Is it frustrating that people know you for short, punchy material, but haven’t had the chance to see your longform work yet? The Falconhoof sitcom sounds amazing. I think you called it a mixture of Curb Your Enthusiasm and Frasier?
Limmy: Aye, a mix of Curb Your Enthusiasm and more The Larry Sanders Show – because Falconhoof has a programme, so it’s a behind-the-scenes of that and his real life. I’m just waiting for BBC Scotland or somebody to say, “We’ve changed our mind. We had a look at the script again and realised we made a terrible mistake. We picked up somebody else’s script by accident.”
Limmy’s Show! is on Netflix. Could they pick it up?
Limmy: I don’t know. Once you get that big fucking knockback with telly stuff, and you move into something like else like books, you go, “Why should I leave this book thing and do telly stuff?”
With a book, you write the fucking thing. There it is. The finished thing is there on the page. It’s not like, “Well, that’s just a script. I’ve got to get the money together for the actors and produce the thing. That’s a lot of money. Why should I do this?” All the hoops you’ve got to jump through, and the meetings, and wondering it’s gonna get knocked back at the last minute.
I’d like to do another telly thing, but nothing’s popped up in my mind since then. I’ve thought about another sketch show type of thing, but I’m too into writing these books.
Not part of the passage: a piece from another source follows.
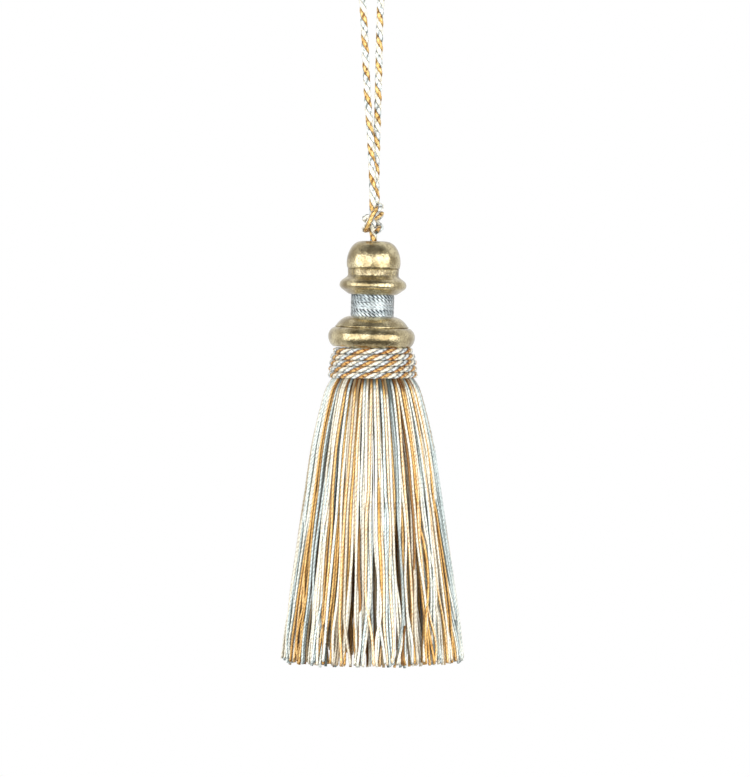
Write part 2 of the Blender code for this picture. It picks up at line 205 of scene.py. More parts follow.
class Spool:
    """Gathers yarns for one mesh, with a map of their fibres: lays along a yarn, and turns about it."""

    def __init__(self):
        self.corners, self.faces, self.maps, self.tints, self.slots = [], [], [], [], []
        self.count = 0

    def wind(
        self,
        paths,
        side,
        radius,
        valley,
        around=16,
        lay=YARN_LAY,
        turn=0.0,
        slot=0,
        tint=0.5,
        crevice_shade=0.0,
        crevice_shade_from=0.0,
    ):
        """Many yarns at once, paths being yarns x points x 3. A corner is path + radius * share * (side
        cos(angle) + across sin(angle)). The share is 1 less a squared sine with its lowest points, the
        valleys, between the two plies, and the angle turns once in a lay. Without a valley the yarn is
        round and unturned. With crevice shade, the tint falls by that share, as painted shade, where a
        yarn has turned so many degrees from its side, into the yarn next to it."""
        yarns, rings = paths.shape[:2]
        twisted = valley is not None
        ahead = headings(paths)
        side = square_to(ahead, np.broadcast_to(side, paths.shape))
        across = np.cross(ahead, side)
        lays = run_along(paths) / lay
        corner = np.arange(around) / around
        about = corner + lays[..., None] * twisted
        angle = TAU * about + np.broadcast_to(turn, yarns)[:, None, None] * twisted
        depth = 1 - np.broadcast_to(valley if twisted else 1.0, lays.shape)[..., None]
        reach = np.broadcast_to(radius, lays.shape)[..., None] * (1 - depth * np.sin(TAU * corner) ** 2)
        outward = np.cos(angle)[..., None] * side[:, :, None] + np.sin(angle)[..., None] * across[:, :, None]
        self.corners.append((paths[:, :, None] + reach[..., None] * outward).reshape(-1, 3))
        # Painted shade on the side where the yarn turns into its neighbour.
        away = np.degrees(np.arccos(np.clip(np.cos(angle), -1, 1)))
        start = np.broadcast_to(crevice_shade_from, yarns)[:, None, None]
        shaded = 1 - crevice_shade * eased((away - start) / CREVICE_SHADE_WIDTH)
        self.tints.append((np.broadcast_to(tint, (yarns, rings))[..., None] * shaded).ravel())
        self.add_maps(lays, about)
        self.add_faces(yarns, rings, around, np.broadcast_to(slot, yarns))

    def add_maps(self, lays, about):
        """Where each corner of each face is among the fibres: lays along the yarn, and turns about it."""
        closed = np.concatenate([about, about[..., :1] + 1], -1)
        pairs = np.stack([np.broadcast_to(lays[..., None], closed.shape), closed], -1)
        quads = np.stack([pairs[:, :-1, :-1], pairs[:, :-1, 1:], pairs[:, 1:, 1:], pairs[:, 1:, :-1]], 3)
        caps = [np.repeat(pairs[:, end, :1], about.shape[-1], 1).reshape(-1, 2) for end in (0, -1)]
        self.maps.append(np.concatenate([quads.reshape(-1, 2), *caps]))

    def add_faces(self, yarns, rings, around, slots):
        """The quads along each yarn, the caps on their starts and on their ends, and all their finishes."""
        first = self.count + np.arange(yarns)[:, None] * rings * around
        quads = (grid_faces(rings, around) + first[..., None]).reshape(-1, 4)
        cap = np.arange(around)
        self.faces.append((quads, first + cap[::-1], first + (rings - 1) * around + cap))
        self.slots.append(np.concatenate([np.repeat(slots, (rings - 1) * around), slots, slots]))
        self.count += yarns * rings * around

    def build(self, name, finishes, slot):
        """The gathered yarns as one piece, with the maps as a UV map and the tints as an attribute."""
        loops = np.concatenate([part.ravel() for parts in self.faces for part in parts])
        sizes = np.concatenate([np.full(len(part), part.shape[1]) for parts in self.faces for part in parts])
        corners = np.concatenate(self.corners)
        mesh = bpy.data.meshes.new(name)
        mesh.vertices.add(len(corners))
        mesh.vertices.foreach_set("co", corners.astype(np.float32).ravel())
        mesh.loops.add(len(loops))
        mesh.loops.foreach_set("vertex_index", loops.astype(np.int32))
        mesh.polygons.add(len(sizes))
        mesh.polygons.foreach_set("loop_start", (np.cumsum(sizes) - sizes).astype(np.int32))
        mesh.polygons.foreach_set("material_index", np.concatenate(self.slots).astype(np.int32))
        mesh.polygons.foreach_set("use_smooth", np.ones(len(sizes), bool))
        mesh.update(calc_edges=True)
        fibres = mesh.uv_layers.new(name="fibres")
        fibres.uv.foreach_set("vector", np.concatenate(self.maps).astype(np.float32).ravel())
        tint = mesh.attributes.new("tint", "FLOAT", "POINT")
        tint.data.foreach_set("value", np.concatenate(self.tints).astype(np.float32))
        for finish in finishes:
            mesh.materials.append(finish)
        return add_piece(name, mesh)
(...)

I’m thinking along the lines of writing a novel, in terms of something long, rather than writing a sitcom.
Recently, a percentage of Tim Heidecker’s fanbase rebelled against him when they discovered he’s left-wing and anti-Trump. Did you see any of that?
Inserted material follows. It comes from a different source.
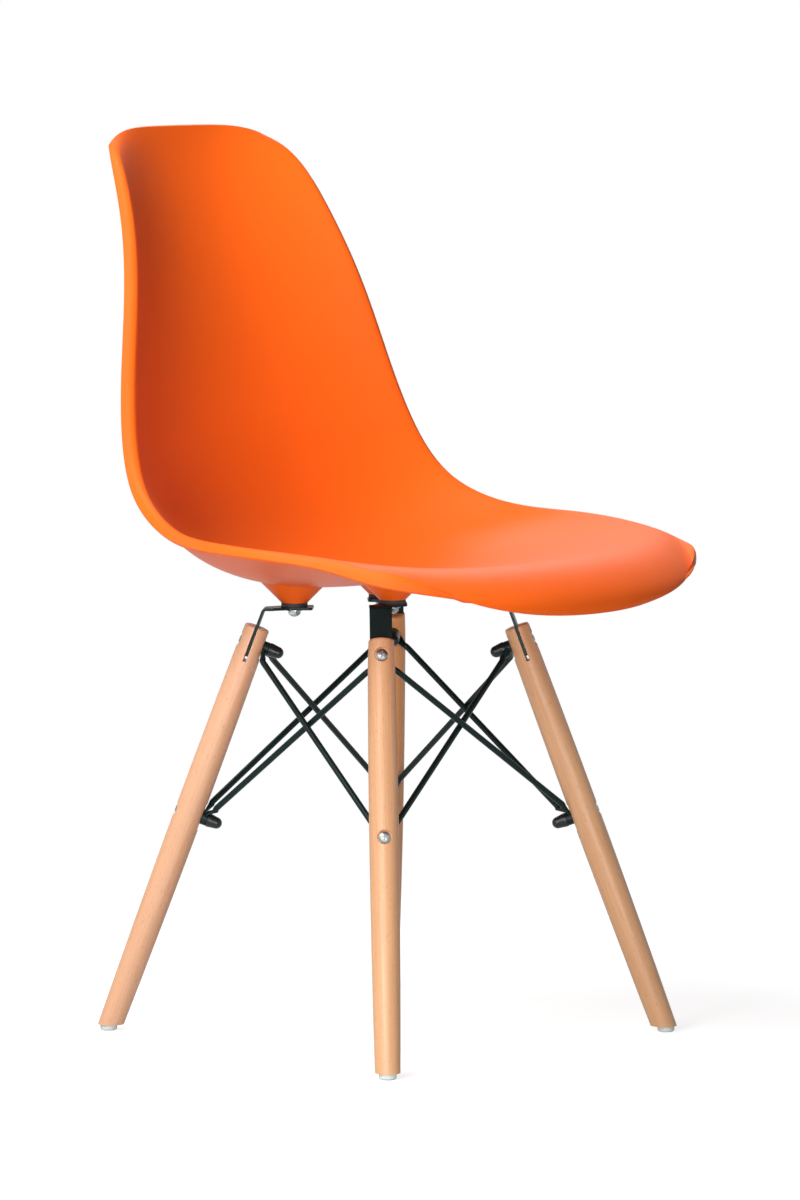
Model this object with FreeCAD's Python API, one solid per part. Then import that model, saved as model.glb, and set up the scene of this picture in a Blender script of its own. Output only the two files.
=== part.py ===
import FreeCAD, Part
import math
import os

from FreeCAD import Matrix, Placement, Vector

# Moulded plastic side chair on four leaning wooden legs. Millimetres.
# The chair faces -Y, +X is the sitter's left and the floor is Z = 0.
# Right and left in the names are the sitter's.

# Shell, overall
seat_height = 415.0            # floor to the middle of the seat's control line
shell_width = 462.0            # between the two side ridges at the hips
shell_depth = 542.0            # front roll to top of the back
back_rise = 404.0              # middle of the seat to the top of the back
shell_wall = 4.5
edge_round = 2.4               # how far the rounded rim stands out of the wall's edge

# Shell, section across
dish_power = 2.3               # how the dish rises from the middle to the side ridge
corner_power = 5.0             # how late the top and front edges turn down to their corners
across_steps = [0.0, 0.2, 0.4, 0.58, 0.74, 0.87, 0.95, 1.0]
lip_steps = [(0.35, 0.05), (0.75, 0.4), (1.0, 1.0)]

# Shell lines, drawn for a shell of these three sizes and stretched with the sizes above
drawn_width = 462.0
drawn_depth = 542.0
drawn_rise = 404.0

# Each station, from the front edge under the knees to the top of the back:
# middle Y and Z, ridge X, Y and Z, how far the lip turns out and how far it drops.
# Y is from the middle of the base and Z from the seat height. The first and last lines
# are the shell's own edges, so there the lip runs on along the edge and doesn't drop.
shell_stations = [
    (-262, -13, 138, -238, 7, 8, 0),
    (-268, -3, 183, -219, 30, 9, 15),
    (-249, 19, 197, -180, 34, 9, 11),
    (-203, 30, 203, -158, 39, 8, 10),
    (-140, 19, 211, -126, 43, 8, 8),
    (-70, 9, 226, -75, 46, 8, 7),
    (0, 0, 231, -15, 49, 8, 8),
    (73, -11, 213, 42, 50, 8, 8),
    (134, 2, 196, 90, 63, 9, 9),
    (177, 40, 185, 125, 87, 10, 10),
    (200, 95, 173, 147, 129, 10, 10),
    (215, 165, 159, 163, 186, 10, 9),
    (233, 245, 140, 177, 260, 10, 9),
    (255, 325, 120, 204, 332, 9, 9),
    (272, 382, 109, 237, 383, 8, 8),
    (275, 404, 98, 261, 393, 5, 0),
]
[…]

Limmy: (laughs) Aye, I did, I did. I watched it.
He seemed quite heartbroken about it – as far as I can read him. Do you ever think about who your fans are? Or are you quite relaxed about it?
Limmy: I wouldn’t be heartbroken about anything like that. I’m centre-left, I suppose, and come up with stuff that isnae right wing enough for some people or left wing enough for some people. I might say some anti-Trump thing or some anti-Tory thing, and I’ll get followers saying something about immigration.
I looked and realised this neo-Nazi cunt fucking follows me, with Adolf in his username. I was talking to him, thinking, “I’ll see if I can make him less of a Nazi,” rather than blocking him and going, “Fuck off, Holocaust denier.” It was a waste of time. You’ve got others who are just Tory types.
I also say things where I criticise some sort of social justice extreme thing, piling on people for getting a word wrong or not following the orthodox “this is what we’ve all agreed on”. I’ll have people on the left having a go at me, saying, “I’m really sad to see Limmy’s a Men’s Right Activist.” I’m like, “Did I fucking say that? That’s not what I’m saying.”
Then you see people saying, “He’s trash.” I saw somebody saying that – some fucking Scottish person using the worst “trash”. You’re not them, basically. They’re disappointed in you because you’re not them.
I used to care. I obviously still care to a certain extent what a person thinks about me, just in a human way, but I don’t argue with folk like that. I just think to myself, “Leave it. There’s no way you’re having an argument and converting them or they’re converting you.”
For a more positive finish, do you want to predict any celebrity deaths for 2017?
Limmy: I’ve got a wee feeling in my bones that Stephen King’s gonna die. He’s quite old. He had that crash, that accident when he got hit by a motor, or whatever it was. As he’s gotten older, he obviously looks older. But now, he looks fucking grey. He’s still writing, but he looks grey. He looks white, and he looks like he’s losing a lot of muscle as well – because he’s got that big jaw, and his neck’s thin and looks all fucked. He seems healthy, but dead and frail. I think we’ll get a wee surprise this year.
Here’s a celebrity non-death: I think Bruce Forsyth’s gonna make it. He’s not gonna die this year. I predict Bruce Forsyth disnae die this year. There’s a shocker.
That’s a nice uplifting ending to the interview.
Limmy: Aye, unless you’ve got money on him.